* [Provided records]

----------

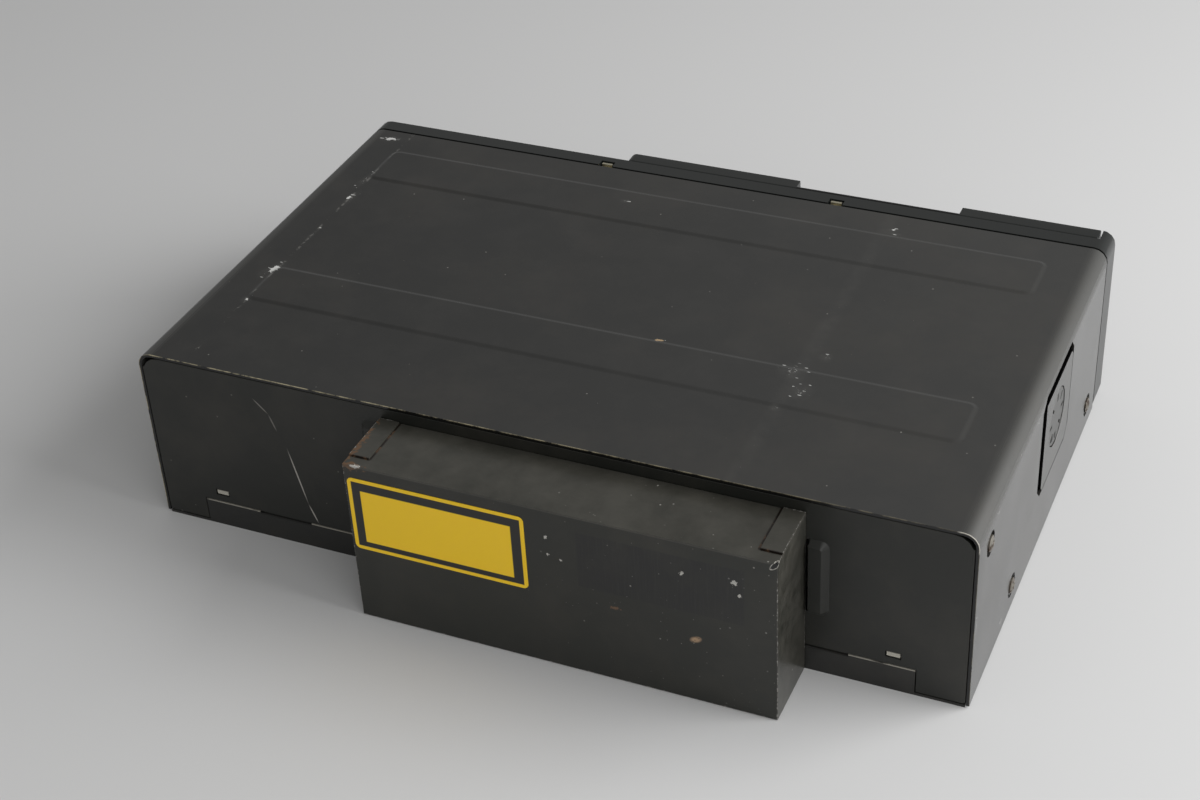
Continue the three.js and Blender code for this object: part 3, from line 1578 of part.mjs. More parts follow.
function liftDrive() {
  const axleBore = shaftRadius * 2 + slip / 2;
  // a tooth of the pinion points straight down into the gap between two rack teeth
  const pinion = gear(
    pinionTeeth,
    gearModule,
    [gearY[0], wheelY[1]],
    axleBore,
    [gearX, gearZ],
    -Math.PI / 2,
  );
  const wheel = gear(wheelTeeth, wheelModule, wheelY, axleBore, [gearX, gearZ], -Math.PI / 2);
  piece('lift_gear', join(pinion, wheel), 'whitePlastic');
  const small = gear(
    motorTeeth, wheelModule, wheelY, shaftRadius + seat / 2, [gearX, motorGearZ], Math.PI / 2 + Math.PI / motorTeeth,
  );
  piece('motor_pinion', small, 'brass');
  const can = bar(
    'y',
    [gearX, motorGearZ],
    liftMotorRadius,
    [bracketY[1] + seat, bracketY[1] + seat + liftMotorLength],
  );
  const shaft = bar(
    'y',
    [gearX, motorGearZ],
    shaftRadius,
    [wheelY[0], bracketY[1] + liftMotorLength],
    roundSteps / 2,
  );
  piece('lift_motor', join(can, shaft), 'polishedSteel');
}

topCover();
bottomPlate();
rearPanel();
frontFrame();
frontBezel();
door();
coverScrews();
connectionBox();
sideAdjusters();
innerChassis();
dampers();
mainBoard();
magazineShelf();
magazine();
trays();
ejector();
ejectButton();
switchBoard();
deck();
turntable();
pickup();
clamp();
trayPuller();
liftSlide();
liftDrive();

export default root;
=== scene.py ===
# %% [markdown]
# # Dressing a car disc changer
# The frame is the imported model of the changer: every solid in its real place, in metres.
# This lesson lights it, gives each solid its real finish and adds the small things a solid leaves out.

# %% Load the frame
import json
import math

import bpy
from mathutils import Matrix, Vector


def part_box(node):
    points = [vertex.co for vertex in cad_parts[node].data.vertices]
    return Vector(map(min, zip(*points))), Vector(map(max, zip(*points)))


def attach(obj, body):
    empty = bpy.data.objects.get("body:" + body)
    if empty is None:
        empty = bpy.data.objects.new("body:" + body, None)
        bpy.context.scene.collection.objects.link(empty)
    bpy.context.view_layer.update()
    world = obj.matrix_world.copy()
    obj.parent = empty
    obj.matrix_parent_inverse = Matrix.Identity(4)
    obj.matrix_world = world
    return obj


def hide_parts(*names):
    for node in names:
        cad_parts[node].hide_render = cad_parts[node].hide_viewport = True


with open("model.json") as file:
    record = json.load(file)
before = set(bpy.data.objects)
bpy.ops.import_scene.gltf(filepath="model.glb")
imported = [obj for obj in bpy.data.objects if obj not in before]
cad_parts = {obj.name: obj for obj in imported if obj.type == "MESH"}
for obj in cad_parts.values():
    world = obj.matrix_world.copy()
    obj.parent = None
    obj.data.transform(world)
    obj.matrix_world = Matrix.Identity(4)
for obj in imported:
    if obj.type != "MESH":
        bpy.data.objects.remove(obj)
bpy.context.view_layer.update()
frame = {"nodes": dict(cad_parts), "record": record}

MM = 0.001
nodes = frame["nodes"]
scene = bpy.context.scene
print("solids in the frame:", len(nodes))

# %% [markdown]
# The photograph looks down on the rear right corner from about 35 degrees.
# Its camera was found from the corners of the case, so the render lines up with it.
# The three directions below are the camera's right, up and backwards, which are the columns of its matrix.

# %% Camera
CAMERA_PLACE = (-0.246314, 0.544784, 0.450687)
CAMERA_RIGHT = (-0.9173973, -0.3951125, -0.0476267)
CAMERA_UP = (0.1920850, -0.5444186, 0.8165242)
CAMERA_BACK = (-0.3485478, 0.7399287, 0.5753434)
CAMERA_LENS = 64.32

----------

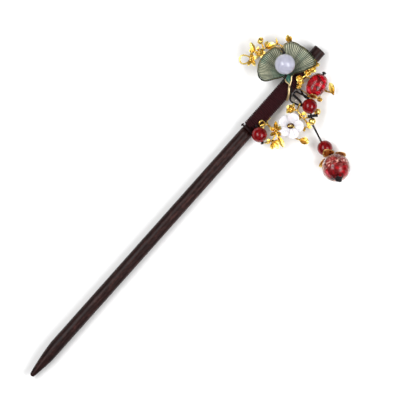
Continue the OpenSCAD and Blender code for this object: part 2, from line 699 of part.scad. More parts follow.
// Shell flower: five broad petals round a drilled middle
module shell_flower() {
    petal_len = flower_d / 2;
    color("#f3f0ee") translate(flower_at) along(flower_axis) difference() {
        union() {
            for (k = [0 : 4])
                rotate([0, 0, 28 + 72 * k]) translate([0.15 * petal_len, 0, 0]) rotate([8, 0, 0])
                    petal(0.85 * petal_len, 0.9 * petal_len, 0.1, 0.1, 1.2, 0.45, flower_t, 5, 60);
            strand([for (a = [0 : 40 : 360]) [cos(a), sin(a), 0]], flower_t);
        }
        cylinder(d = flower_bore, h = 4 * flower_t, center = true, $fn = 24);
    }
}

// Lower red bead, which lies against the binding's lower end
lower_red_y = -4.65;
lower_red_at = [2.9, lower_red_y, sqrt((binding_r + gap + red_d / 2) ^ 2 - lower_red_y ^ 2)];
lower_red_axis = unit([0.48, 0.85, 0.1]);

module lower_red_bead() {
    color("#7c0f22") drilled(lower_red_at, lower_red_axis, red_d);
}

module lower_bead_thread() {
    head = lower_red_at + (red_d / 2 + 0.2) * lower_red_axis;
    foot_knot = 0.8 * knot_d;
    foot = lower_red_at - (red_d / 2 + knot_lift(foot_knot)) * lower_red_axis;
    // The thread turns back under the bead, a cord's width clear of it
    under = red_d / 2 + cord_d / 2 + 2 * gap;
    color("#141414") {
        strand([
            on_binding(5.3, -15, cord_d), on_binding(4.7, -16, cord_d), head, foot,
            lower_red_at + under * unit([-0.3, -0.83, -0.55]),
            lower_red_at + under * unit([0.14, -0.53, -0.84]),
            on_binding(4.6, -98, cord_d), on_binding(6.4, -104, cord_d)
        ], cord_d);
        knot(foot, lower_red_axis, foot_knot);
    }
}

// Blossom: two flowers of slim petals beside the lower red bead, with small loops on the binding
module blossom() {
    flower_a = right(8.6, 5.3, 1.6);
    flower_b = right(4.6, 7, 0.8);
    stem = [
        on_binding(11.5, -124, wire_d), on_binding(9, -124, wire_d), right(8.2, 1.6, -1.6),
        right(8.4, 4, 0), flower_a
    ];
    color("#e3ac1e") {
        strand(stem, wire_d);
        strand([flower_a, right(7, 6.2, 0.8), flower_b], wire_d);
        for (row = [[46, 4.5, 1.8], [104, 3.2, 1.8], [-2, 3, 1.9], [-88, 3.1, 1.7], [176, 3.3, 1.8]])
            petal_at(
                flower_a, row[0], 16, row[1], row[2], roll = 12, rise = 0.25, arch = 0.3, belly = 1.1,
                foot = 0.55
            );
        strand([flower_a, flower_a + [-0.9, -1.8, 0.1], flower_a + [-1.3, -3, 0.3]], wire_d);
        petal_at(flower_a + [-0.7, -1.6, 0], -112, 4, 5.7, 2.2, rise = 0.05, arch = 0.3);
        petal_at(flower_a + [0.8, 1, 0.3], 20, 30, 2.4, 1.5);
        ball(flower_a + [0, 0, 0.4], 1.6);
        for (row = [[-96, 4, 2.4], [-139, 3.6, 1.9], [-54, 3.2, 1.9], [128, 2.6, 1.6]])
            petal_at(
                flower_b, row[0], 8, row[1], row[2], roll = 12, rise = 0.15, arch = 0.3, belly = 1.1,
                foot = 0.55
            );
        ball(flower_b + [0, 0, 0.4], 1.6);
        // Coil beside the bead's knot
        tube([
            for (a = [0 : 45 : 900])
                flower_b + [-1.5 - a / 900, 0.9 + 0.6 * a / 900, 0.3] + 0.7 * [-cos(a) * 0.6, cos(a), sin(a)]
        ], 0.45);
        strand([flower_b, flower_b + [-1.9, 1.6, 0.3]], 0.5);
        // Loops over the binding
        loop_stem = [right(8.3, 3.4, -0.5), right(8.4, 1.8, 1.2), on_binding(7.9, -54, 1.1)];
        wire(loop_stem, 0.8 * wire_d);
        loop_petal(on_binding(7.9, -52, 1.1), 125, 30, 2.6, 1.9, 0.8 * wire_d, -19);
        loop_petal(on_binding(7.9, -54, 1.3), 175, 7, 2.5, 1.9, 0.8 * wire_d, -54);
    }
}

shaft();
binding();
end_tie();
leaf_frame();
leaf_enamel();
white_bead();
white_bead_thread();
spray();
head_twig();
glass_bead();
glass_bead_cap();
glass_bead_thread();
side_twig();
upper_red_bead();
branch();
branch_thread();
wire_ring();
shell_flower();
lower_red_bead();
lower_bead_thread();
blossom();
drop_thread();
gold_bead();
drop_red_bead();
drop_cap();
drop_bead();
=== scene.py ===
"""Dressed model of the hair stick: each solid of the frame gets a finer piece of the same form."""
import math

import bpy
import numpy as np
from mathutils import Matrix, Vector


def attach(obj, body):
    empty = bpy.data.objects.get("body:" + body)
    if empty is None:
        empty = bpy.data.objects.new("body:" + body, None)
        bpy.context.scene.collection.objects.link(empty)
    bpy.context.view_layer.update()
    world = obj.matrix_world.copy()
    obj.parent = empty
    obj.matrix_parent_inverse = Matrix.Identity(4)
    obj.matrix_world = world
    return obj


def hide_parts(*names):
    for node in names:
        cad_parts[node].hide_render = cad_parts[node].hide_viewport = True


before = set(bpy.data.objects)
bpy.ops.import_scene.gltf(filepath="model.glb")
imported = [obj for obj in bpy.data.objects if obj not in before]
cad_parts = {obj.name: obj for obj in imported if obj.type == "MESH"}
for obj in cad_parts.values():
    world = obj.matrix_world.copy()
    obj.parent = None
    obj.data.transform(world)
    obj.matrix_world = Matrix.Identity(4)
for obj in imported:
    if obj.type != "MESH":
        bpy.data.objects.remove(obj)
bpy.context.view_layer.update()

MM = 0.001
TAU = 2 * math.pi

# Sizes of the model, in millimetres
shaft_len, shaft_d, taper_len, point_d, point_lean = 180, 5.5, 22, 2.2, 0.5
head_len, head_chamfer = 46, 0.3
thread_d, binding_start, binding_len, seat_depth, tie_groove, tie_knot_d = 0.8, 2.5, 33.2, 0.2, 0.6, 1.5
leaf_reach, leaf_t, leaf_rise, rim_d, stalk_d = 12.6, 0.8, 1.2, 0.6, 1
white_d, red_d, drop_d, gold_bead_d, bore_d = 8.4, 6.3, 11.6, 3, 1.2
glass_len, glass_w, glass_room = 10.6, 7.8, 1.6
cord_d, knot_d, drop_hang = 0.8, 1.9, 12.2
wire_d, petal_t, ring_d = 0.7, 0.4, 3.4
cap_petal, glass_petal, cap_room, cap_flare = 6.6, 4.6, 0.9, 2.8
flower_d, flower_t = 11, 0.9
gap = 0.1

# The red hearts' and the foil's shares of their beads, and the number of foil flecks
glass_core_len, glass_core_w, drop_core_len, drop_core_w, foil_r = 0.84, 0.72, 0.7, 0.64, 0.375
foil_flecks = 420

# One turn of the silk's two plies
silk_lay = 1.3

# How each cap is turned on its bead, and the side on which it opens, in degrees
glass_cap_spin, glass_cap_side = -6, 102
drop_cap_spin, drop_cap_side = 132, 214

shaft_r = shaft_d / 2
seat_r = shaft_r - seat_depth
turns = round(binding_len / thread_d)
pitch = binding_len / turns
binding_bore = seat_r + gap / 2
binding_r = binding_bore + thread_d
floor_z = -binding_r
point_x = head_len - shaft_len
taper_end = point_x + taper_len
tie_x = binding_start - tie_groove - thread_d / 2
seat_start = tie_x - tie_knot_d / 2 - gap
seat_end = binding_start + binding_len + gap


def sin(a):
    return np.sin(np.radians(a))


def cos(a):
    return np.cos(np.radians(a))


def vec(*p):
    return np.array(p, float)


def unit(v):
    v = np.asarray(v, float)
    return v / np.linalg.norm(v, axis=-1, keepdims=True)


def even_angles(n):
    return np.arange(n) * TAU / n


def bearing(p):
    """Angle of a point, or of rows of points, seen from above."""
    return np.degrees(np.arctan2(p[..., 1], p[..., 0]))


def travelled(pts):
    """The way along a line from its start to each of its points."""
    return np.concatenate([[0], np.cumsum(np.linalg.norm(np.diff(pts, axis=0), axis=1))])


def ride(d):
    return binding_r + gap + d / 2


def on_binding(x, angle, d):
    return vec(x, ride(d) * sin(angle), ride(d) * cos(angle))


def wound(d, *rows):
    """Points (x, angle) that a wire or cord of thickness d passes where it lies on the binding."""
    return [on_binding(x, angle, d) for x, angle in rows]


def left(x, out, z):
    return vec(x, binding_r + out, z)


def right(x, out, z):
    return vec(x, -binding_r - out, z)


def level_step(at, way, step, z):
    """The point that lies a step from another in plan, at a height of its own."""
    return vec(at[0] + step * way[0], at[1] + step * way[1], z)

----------

* [What is required] The first line to be transcribed is the one containing "topCover();", and the last is the one containing "zip(*points))), Vector(map(max, zip(*points)))". Transcribe exactly those lines and nothing else.

* [Response]
topCover();
bottomPlate();
rearPanel();
frontFrame();
frontBezel();
door();
coverScrews();
connectionBox();
sideAdjusters();
innerChassis();
dampers();
mainBoard();
magazineShelf();
magazine();
trays();
ejector();
ejectButton();
switchBoard();
deck();
turntable();
pickup();
clamp();
trayPuller();
liftSlide();
liftDrive();

export default root;
=== scene.py ===
# %% [markdown]
# # Dressing a car disc changer
# The frame is the imported model of the changer: every solid in its real place, in metres.
# This lesson lights it, gives each solid its real finish and adds the small things a solid leaves out.

# %% Load the frame
import json
import math

import bpy
from mathutils import Matrix, Vector


def part_box(node):
    points = [vertex.co for vertex in cad_parts[node].data.vertices]
    return Vector(map(min, zip(*points))), Vector(map(max, zip(*points)))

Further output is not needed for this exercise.